しばらくして、やっと退院したというので、校長先生方と自宅にお見舞いに行きました。笑顔で迎えてくれたのでホッとしましたが、呼吸が苦しそうでした。声も弱々しく、ひと言ひと言絞り出すように話していました。運動会はうまくいったか、子どもたちはどうしているか、話題は学校のことばかり。教え子からの手紙は宝物、学校に行けばたちまち元気になるに違いないと、言っていました。今は呼吸をする練習に専念して、必ず学校に戻りますと、きっぱりおっしゃいました。
でも、なかなか復職できませんでした。時折、近況を知らせる手紙をくださいました。書写の教科書のように達筆です。学習発表会にタクシーで駆けつけたら、子ども達の大歓迎を受けて感激したと綴られていました。いつ頃復職できそうか関係者に尋ねると、「容体が思わしくないので、無理かもしれない」という答えが返ってきました。私は、気が重くなり返事を書くことができませんでした。
ところが、彼女から突然、快気祝いの品が届いたのです。ジャムと紅茶でした。学校に戻ることができたという手紙が添えられていました。
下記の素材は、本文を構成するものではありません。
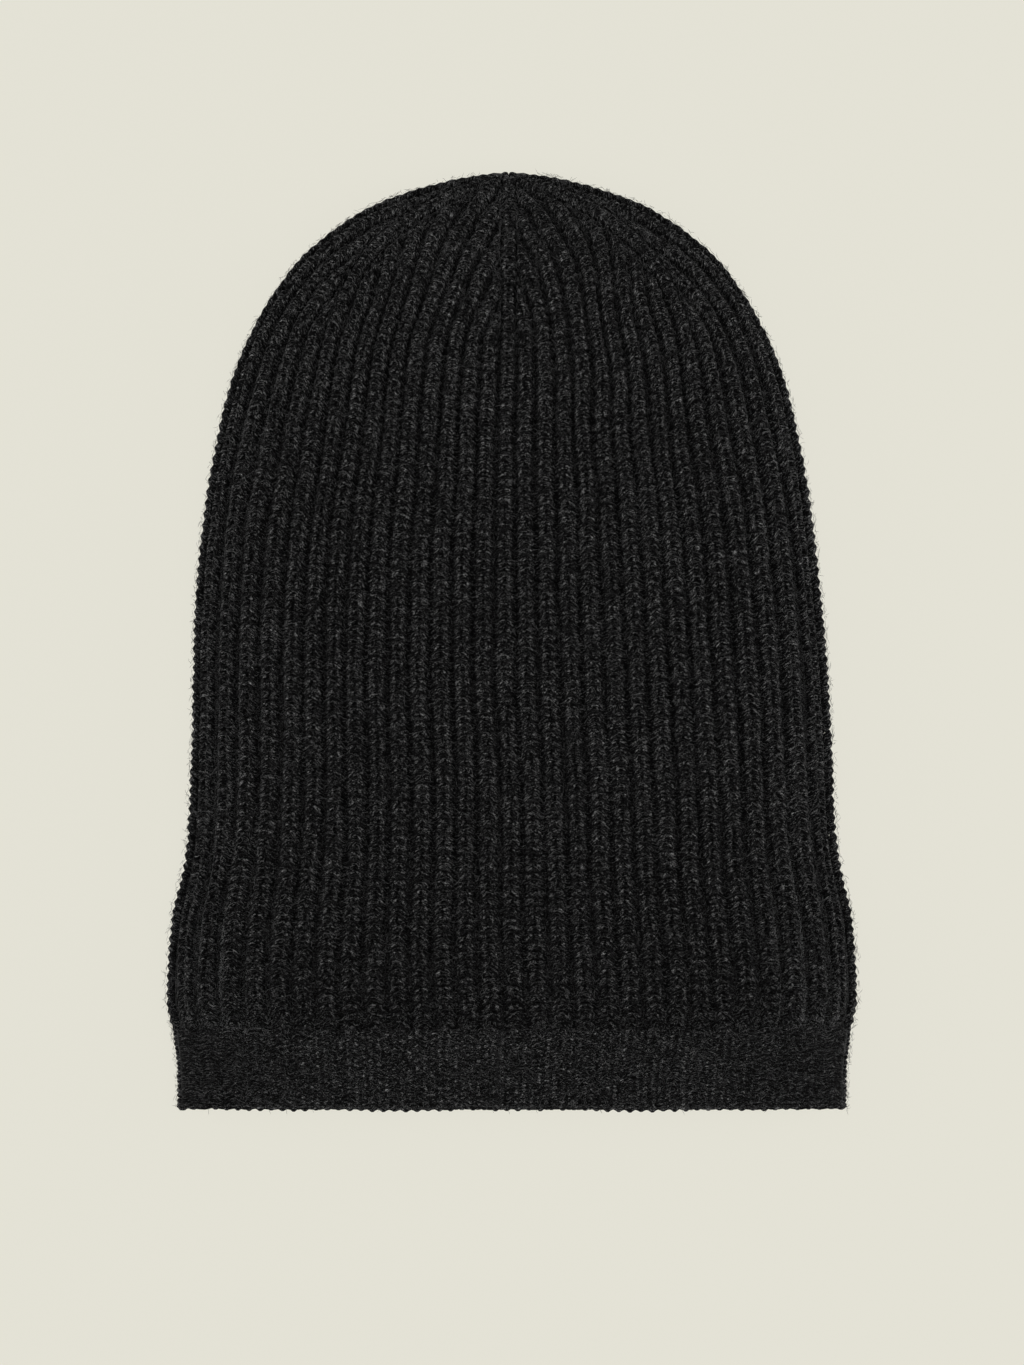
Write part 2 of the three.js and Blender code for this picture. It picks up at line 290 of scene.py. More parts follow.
melange = bpy.data.node_groups.new("melange_wool", "ShaderNodeTree")
for label, kind in (
    ("Yarn", "NodeSocketVector"),
    ("Place", "NodeSocketVector"),
    ("Dark", "NodeSocketColor"),
    ("Light", "NodeSocketColor"),
    ("Light share", "NodeSocketFloat"),
    ("Groove painted shade", "NodeSocketFloat"),
    ("Groove depth", "NodeSocketFloat"),
):
    melange.interface.new_socket(label, in_out="INPUT", socket_type=kind)
for label, kind in (("Colour", "NodeSocketColor"), ("Fibres", "NodeSocketFloat")):
    melange.interface.new_socket(label, in_out="OUTPUT", socket_type=kind)
given = melange.nodes.new("NodeGroupInput").outputs
put_out = melange.nodes.new("NodeGroupOutput").inputs


def add_node(tree, kind, values=None, links=None, **settings):
    """A node with its settings, its plain socket values, and what is linked into it."""
    node = tree.nodes.new(kind)
    for key, value in settings.items():
        setattr(node, key, value)
    for socket, value in (values or {}).items():
        node.inputs[socket].default_value = value
    for socket, source in (links or {}).items():
        tree.links.new(source, node.inputs[socket])
    return node


def stretched(scale):
    """The place in the yarn, stretched along and around it."""
    return add_node(melange, "ShaderNodeMapping", {"Scale": scale}, {"Vector": given["Yarn"]}).outputs[0]


def noise(vector, scale, detail, roughness, distortion=0.0):
    values = {"Scale": scale, "Detail": detail, "Roughness": roughness, "Distortion": distortion}
    return add_node(melange, "ShaderNodeTexNoise", values, {"Vector": vector}).outputs[0]


def maths(operation, values, links):
    return add_node(melange, "ShaderNodeMath", values, links, operation=operation).outputs[0]


def map_range(values, links, way="LINEAR"):
    return add_node(melange, "ShaderNodeMapRange", values, links, interpolation_type=way).outputs[0]


def parts_of(vector):
    return add_node(melange, "ShaderNodeSeparateXYZ", None, {0: vector}).outputs


# Fibres and flecks along the yarn, and fine curls over them where a noise crosses its middle
fibres = noise(stretched((0.55, 2.2, 1.3)), 1.0, 2.0, 0.65)
flecks = add_node(melange, "ShaderNodeTexVoronoi", {"Scale": 1.0}, {"Vector": stretched((1.3, 4.0, 0.0))})
curls = noise(given["Place"], 1250.0, 1.0, 0.5, 1.2)
curl_side = maths("SUBTRACT", {1: NOISE_MIDDLE}, {0: curls})
curl_away = maths("ABSOLUTE", None, {0: curl_side})
curl_line = map_range(
    {"From Min": 0.0, "From Max": 0.05, "To Min": 0.2, "To Max": 0.0}, {"Value": curl_away}
)
streaks = maths("MULTIPLY_ADD", {1: FIBRE_PART}, {0: fibres, 2: curl_line})
pattern = maths("MULTIPLY_ADD", {1: FLECK_PART}, {0: parts_of(flecks.outputs["Color"])["X"], 2: streaks})
light_start = maths("SUBTRACT", {0: FIRST_LIGHT}, {1: given["Light share"]})
light_mask = map_range({"From Max": FULL_LIGHT}, {"Value": pattern, "From Min": light_start}, "SMOOTHSTEP")
spun = add_node(
    melange,
    "ShaderNodeMix",
    None,
    {0: light_mask, 6: given["Dark"], 7: given["Light"]},
    data_type="RGBA",
)
# Soft blotches in the tone, and painted shade that darkens the grooves with their depth
blotches = noise(given["Place"], 260.0, 3.0, 0.7)
blotch_gain = map_range(
    {"From Min": 0.3, "From Max": 0.7, "To Min": 0.6, "To Max": 1.4}, {"Value": blotches}
)
painted_shade_gain = map_range(
    {"From Min": 0.5, "To Min": 1.0},
    {
        "Value": parts_of(given["Yarn"])["Z"],
        "From Max": given["Groove depth"],
        "To Max": given["Groove painted shade"],
    },
    "SMOOTHSTEP",
)
gain = maths("MULTIPLY", None, {0: blotch_gain, 1: painted_shade_gain})
shaded = add_node(
    melange, "ShaderNodeVectorMath", None, {0: spun.outputs[2], "Scale": gain}, operation="SCALE"
)
melange.links.new(shaded.outputs[0], put_out["Colour"])
melange.links.new(fibres, put_out["Fibres"])

DARK_FIBRE = (0.003, 0.003, 0.003)
LIGHT_FIBRE = (0.28, 0.279, 0.277)
FIBRE_DEPTH = 0.25  # relief of the fibres on a yarn


def new_material(name):
    """A material with no nodes yet, and its node tree."""
    material = bpy.data.materials.new(name)
    material.use_nodes = True
    material.node_tree.nodes.clear()
    return material, material.node_tree


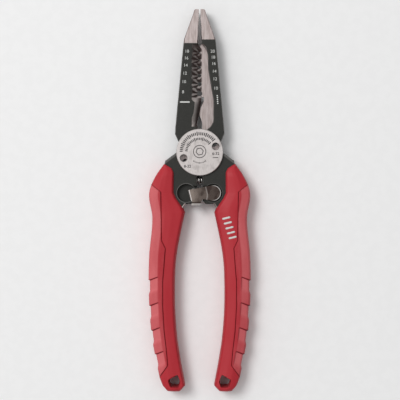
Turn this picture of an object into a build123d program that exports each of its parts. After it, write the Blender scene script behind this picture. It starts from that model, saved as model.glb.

私は嬉しくて跳び上がりました。居ても立ってもいられず、仕事中かも知れないと思ったのですが、携帯電話に電話したら、あの快活な声が聞こえてきたのです。
「おめでとうございます!」私は、嬉しさのあまり泣き声になってしまいました。感涙にむせぶとはこの事だと思いました。完治したわけではないけれど、ひとまず寛解したので復職したと語るその声は、生きる喜びに溢れていました。
学校が、きっと治してくれる! 生き甲斐は、何物にも勝る薬だと確信しました。